* Excerpted records
------------
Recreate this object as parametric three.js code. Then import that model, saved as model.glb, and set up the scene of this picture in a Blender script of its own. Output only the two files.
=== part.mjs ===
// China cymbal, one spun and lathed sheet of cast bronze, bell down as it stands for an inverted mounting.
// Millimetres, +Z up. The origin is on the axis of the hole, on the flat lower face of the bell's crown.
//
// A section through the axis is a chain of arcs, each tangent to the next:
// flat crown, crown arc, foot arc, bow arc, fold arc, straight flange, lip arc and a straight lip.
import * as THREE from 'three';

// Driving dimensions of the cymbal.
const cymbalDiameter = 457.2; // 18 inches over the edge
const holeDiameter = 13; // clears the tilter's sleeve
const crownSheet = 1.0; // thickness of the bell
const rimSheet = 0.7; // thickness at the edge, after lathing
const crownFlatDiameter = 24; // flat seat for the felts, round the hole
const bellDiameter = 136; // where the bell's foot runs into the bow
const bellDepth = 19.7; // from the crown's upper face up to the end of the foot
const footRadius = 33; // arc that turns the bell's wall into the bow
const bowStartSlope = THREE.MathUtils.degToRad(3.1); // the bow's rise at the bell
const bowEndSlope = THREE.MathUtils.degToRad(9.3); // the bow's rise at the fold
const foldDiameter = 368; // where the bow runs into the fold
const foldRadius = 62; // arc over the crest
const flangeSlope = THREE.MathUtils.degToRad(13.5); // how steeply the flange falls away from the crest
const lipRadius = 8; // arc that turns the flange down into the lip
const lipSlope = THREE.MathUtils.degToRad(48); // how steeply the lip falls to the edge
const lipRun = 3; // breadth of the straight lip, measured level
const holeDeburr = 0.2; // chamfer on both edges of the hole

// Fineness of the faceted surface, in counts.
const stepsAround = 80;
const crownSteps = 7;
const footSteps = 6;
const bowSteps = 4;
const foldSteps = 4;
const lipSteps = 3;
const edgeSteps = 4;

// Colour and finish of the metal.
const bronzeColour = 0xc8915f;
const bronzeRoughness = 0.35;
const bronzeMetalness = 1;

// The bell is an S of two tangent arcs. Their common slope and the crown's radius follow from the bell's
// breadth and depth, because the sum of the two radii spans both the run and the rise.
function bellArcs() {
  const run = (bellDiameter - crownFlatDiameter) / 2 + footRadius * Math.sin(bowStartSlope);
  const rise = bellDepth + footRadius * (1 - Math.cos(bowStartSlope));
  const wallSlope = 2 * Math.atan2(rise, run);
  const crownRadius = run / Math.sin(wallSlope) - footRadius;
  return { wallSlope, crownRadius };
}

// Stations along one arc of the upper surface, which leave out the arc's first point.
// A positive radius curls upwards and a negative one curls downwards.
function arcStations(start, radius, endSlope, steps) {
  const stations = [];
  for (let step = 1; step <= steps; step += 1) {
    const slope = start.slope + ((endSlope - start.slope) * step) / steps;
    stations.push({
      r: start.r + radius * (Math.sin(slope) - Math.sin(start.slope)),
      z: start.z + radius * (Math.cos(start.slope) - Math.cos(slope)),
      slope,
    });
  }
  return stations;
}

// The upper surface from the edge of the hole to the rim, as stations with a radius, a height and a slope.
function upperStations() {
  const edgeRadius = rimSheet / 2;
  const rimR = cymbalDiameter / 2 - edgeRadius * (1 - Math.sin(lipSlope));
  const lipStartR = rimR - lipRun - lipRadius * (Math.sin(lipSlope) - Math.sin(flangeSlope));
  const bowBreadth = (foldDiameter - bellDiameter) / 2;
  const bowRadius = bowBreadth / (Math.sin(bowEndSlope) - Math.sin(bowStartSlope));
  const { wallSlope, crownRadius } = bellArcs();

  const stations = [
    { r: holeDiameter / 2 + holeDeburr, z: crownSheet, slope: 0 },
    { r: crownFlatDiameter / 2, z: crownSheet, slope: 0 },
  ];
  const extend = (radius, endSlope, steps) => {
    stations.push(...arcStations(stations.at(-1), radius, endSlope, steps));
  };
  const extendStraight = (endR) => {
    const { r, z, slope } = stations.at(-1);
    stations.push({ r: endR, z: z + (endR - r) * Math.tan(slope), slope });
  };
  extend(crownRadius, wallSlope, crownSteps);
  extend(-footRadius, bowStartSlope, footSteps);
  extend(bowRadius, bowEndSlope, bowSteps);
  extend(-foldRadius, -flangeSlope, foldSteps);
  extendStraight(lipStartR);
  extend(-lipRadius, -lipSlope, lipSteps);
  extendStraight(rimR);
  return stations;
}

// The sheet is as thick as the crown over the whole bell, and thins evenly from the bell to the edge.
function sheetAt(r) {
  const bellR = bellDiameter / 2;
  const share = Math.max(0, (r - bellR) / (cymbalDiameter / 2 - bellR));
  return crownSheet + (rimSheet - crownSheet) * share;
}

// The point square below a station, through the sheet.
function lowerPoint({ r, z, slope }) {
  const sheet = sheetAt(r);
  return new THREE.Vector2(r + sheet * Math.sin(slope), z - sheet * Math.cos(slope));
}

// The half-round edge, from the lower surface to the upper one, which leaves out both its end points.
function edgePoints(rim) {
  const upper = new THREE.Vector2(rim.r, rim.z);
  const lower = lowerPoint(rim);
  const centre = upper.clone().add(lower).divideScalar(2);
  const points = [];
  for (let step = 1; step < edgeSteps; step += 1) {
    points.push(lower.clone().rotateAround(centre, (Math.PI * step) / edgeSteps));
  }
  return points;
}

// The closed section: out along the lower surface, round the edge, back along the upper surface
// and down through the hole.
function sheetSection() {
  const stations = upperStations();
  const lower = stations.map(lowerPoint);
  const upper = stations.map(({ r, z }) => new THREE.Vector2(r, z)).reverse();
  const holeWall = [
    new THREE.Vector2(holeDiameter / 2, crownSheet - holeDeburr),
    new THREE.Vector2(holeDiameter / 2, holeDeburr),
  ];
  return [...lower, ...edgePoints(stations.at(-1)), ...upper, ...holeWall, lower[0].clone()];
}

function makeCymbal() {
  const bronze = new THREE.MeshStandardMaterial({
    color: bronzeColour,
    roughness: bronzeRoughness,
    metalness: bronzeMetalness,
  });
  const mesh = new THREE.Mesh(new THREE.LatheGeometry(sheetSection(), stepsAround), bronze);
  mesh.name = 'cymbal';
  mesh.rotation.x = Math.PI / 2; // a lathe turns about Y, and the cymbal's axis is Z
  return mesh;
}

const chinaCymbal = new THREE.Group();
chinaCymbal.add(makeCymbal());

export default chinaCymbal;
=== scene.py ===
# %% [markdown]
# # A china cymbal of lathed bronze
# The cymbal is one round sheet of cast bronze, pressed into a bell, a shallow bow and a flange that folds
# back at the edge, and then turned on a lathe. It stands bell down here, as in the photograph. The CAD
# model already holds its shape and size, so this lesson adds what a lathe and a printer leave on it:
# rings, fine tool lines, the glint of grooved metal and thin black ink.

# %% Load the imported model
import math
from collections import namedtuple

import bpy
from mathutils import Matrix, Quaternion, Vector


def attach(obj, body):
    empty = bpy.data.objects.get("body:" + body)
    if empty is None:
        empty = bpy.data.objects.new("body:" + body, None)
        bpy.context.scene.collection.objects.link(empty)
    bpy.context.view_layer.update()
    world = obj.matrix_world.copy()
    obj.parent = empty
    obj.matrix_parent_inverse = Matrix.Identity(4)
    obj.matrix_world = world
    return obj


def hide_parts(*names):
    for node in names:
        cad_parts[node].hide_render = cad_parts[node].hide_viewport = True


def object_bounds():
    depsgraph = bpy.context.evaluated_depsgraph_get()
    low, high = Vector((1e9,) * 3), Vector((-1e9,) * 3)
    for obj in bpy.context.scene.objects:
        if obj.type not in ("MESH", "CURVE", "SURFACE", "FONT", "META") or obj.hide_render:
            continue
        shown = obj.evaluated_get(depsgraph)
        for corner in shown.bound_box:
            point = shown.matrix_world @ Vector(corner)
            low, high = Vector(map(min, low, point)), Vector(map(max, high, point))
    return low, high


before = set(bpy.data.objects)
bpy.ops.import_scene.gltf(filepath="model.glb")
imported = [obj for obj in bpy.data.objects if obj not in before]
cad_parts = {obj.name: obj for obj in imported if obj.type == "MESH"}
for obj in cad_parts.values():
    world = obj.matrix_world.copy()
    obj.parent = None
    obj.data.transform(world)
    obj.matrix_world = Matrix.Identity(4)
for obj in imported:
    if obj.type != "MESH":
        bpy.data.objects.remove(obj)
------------
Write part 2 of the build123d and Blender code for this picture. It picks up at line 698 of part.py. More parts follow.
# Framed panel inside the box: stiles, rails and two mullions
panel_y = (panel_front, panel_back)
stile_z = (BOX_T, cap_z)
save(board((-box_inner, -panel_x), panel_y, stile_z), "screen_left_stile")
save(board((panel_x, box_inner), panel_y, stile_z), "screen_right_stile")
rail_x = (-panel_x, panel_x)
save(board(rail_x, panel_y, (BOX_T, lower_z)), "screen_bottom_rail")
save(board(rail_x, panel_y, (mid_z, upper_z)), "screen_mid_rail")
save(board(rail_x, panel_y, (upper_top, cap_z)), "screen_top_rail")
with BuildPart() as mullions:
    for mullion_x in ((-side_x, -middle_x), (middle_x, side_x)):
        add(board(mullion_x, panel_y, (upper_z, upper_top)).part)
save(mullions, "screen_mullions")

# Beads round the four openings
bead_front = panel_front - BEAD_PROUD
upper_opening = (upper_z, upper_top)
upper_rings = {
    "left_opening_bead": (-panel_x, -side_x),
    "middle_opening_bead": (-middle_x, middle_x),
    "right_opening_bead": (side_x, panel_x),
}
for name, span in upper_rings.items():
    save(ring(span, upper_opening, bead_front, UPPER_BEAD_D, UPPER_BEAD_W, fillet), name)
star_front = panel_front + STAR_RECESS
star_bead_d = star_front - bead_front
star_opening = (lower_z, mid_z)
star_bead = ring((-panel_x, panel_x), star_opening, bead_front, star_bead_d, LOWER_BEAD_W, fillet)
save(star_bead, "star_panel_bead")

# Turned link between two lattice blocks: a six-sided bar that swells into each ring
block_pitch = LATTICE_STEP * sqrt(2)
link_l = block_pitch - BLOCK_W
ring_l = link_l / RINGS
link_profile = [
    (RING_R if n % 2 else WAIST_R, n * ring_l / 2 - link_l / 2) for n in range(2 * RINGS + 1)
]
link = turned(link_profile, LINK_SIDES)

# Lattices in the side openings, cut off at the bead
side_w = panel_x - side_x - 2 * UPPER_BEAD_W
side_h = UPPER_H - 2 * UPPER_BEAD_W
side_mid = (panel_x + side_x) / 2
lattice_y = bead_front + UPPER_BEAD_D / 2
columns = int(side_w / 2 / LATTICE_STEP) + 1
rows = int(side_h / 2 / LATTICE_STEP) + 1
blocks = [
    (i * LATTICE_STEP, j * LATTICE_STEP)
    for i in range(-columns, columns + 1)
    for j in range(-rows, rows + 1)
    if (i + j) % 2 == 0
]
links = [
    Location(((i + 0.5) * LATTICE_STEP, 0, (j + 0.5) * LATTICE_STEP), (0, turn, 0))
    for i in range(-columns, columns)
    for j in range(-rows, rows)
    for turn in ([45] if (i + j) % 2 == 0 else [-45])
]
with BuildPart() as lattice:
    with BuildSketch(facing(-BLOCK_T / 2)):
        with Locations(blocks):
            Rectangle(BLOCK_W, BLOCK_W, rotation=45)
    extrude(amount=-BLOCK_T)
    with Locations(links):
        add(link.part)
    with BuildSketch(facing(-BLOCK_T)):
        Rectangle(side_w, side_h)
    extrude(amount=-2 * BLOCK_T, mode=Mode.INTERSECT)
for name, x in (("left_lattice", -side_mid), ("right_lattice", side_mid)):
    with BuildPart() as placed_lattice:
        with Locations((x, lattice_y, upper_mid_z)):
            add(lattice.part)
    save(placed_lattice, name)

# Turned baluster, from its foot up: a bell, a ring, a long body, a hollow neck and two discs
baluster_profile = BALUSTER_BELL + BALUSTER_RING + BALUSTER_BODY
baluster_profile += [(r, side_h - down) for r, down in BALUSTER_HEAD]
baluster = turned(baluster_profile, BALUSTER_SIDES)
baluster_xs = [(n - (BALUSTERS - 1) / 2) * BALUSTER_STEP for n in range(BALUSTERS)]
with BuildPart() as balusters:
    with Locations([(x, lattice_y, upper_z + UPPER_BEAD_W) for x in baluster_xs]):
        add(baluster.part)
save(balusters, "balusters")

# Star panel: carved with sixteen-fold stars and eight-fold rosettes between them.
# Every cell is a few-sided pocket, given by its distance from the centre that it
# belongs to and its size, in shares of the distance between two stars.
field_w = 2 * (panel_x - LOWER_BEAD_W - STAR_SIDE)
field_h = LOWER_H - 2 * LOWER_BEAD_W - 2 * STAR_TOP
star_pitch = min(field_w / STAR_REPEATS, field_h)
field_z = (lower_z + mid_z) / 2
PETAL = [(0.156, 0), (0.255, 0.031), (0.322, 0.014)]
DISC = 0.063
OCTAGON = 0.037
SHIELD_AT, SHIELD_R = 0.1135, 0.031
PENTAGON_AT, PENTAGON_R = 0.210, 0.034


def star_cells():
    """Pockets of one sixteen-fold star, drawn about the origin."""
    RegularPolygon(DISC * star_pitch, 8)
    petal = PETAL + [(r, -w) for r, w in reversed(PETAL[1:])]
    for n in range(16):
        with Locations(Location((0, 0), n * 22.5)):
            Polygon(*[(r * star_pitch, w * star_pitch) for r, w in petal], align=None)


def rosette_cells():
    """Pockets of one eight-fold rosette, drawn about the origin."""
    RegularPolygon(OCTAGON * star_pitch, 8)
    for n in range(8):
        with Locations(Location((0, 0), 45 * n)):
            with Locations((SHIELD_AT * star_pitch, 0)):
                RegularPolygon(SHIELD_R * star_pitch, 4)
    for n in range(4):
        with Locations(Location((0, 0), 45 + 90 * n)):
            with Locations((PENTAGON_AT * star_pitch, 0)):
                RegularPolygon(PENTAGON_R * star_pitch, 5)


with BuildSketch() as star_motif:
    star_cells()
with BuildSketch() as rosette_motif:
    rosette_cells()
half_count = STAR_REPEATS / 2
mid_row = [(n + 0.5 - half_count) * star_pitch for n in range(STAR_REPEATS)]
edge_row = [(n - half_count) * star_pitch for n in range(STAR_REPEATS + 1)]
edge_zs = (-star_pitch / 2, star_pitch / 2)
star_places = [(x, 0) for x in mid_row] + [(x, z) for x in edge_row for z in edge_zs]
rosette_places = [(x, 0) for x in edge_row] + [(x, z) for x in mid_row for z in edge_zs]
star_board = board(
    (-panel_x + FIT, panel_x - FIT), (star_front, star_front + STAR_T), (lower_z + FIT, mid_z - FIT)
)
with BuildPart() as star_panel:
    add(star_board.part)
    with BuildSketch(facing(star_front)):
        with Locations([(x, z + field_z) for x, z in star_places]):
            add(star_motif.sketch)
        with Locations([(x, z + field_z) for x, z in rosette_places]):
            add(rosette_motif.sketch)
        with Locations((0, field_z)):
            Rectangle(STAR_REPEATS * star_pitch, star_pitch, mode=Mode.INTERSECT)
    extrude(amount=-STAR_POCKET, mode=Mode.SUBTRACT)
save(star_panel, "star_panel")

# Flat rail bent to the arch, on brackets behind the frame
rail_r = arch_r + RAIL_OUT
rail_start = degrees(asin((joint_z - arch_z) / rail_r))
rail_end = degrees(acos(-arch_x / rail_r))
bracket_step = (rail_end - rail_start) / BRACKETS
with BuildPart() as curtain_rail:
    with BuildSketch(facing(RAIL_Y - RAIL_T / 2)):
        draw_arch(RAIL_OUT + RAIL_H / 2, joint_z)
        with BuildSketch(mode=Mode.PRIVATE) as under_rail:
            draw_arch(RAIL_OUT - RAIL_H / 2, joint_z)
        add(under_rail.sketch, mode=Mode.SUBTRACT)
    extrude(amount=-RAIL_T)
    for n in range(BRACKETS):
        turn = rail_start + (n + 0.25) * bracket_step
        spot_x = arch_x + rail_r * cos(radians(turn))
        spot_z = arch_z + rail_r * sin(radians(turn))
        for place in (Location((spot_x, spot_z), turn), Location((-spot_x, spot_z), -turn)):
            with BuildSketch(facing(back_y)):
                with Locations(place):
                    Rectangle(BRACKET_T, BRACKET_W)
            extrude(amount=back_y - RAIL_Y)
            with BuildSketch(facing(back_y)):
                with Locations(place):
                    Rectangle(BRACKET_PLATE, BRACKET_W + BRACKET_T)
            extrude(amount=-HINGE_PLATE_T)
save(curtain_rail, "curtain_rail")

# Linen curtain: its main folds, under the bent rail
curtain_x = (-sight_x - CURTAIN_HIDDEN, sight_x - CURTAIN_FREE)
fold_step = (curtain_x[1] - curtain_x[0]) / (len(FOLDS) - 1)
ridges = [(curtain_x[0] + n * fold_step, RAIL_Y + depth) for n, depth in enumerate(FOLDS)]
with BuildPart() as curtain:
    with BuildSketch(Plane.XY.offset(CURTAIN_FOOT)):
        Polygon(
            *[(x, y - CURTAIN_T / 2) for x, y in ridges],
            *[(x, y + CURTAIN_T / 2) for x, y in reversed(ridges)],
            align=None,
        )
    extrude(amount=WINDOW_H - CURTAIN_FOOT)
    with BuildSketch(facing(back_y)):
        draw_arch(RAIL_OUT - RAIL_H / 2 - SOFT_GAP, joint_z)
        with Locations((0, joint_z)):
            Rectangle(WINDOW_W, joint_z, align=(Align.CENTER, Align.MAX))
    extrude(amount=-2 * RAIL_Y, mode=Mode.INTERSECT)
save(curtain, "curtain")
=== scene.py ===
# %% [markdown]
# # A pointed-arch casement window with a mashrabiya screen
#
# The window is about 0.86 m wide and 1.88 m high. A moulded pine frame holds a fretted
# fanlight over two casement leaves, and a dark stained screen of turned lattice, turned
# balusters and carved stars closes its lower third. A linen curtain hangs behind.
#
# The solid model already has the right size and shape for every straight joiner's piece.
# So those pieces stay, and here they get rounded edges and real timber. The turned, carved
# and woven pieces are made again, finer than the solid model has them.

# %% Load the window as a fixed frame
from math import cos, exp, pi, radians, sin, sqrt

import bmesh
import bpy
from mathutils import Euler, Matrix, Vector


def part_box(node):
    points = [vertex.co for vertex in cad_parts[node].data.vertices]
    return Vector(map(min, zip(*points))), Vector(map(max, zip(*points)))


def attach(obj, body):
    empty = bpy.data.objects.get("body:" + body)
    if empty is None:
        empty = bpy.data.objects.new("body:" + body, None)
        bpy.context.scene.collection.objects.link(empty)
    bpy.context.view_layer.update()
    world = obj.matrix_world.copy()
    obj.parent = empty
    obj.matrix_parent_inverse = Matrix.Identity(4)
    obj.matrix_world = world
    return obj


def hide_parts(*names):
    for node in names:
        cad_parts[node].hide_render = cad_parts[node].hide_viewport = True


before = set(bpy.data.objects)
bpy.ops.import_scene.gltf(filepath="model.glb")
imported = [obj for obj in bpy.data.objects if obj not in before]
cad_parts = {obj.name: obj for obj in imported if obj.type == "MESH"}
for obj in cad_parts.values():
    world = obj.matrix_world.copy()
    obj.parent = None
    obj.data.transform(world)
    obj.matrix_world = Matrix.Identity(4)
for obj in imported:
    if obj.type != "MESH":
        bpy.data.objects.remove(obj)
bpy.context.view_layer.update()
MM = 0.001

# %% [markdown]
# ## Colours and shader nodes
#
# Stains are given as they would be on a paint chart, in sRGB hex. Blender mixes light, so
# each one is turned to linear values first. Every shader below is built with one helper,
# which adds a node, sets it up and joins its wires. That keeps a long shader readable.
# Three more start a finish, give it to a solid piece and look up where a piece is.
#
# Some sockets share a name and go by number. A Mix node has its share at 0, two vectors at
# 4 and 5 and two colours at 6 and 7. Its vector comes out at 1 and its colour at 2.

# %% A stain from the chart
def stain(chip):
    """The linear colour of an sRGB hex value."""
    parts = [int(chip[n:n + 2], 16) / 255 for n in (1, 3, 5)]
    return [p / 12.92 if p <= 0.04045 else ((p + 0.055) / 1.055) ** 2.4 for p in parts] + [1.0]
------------
* Set task
Look back at the entries above and repeat, unchanged, every line from the line holding "along the upper surface" through the line holding "depsgraph = bpy.context.evaluated_depsgraph_get()".

* Finished task
// The closed section: out along the lower surface, round the edge, back along the upper surface
// and down through the hole.
function sheetSection() {
  const stations = upperStations();
  const lower = stations.map(lowerPoint);
  const upper = stations.map(({ r, z }) => new THREE.Vector2(r, z)).reverse();
  const holeWall = [
    new THREE.Vector2(holeDiameter / 2, crownSheet - holeDeburr),
    new THREE.Vector2(holeDiameter / 2, holeDeburr),
  ];
  return [...lower, ...edgePoints(stations.at(-1)), ...upper, ...holeWall, lower[0].clone()];
}

function makeCymbal() {
  const bronze = new THREE.MeshStandardMaterial({
    color: bronzeColour,
    roughness: bronzeRoughness,
    metalness: bronzeMetalness,
  });
  const mesh = new THREE.Mesh(new THREE.LatheGeometry(sheetSection(), stepsAround), bronze);
  mesh.name = 'cymbal';
  mesh.rotation.x = Math.PI / 2; // a lathe turns about Y, and the cymbal's axis is Z
  return mesh;
}

const chinaCymbal = new THREE.Group();
chinaCymbal.add(makeCymbal());

export default chinaCymbal;
=== scene.py ===
# %% [markdown]
# # A china cymbal of lathed bronze
# The cymbal is one round sheet of cast bronze, pressed into a bell, a shallow bow and a flange that folds
# back at the edge, and then turned on a lathe. It stands bell down here, as in the photograph. The CAD
# model already holds its shape and size, so this lesson adds what a lathe and a printer leave on it:
# rings, fine tool lines, the glint of grooved metal and thin black ink.

# %% Load the imported model
import math
from collections import namedtuple

import bpy
from mathutils import Matrix, Quaternion, Vector


def attach(obj, body):
    empty = bpy.data.objects.get("body:" + body)
    if empty is None:
        empty = bpy.data.objects.new("body:" + body, None)
        bpy.context.scene.collection.objects.link(empty)
    bpy.context.view_layer.update()
    world = obj.matrix_world.copy()
    obj.parent = empty
    obj.matrix_parent_inverse = Matrix.Identity(4)
    obj.matrix_world = world
    return obj


def hide_parts(*names):
    for node in names:
        cad_parts[node].hide_render = cad_parts[node].hide_viewport = True


def object_bounds():
    depsgraph = bpy.context.evaluated_depsgraph_get()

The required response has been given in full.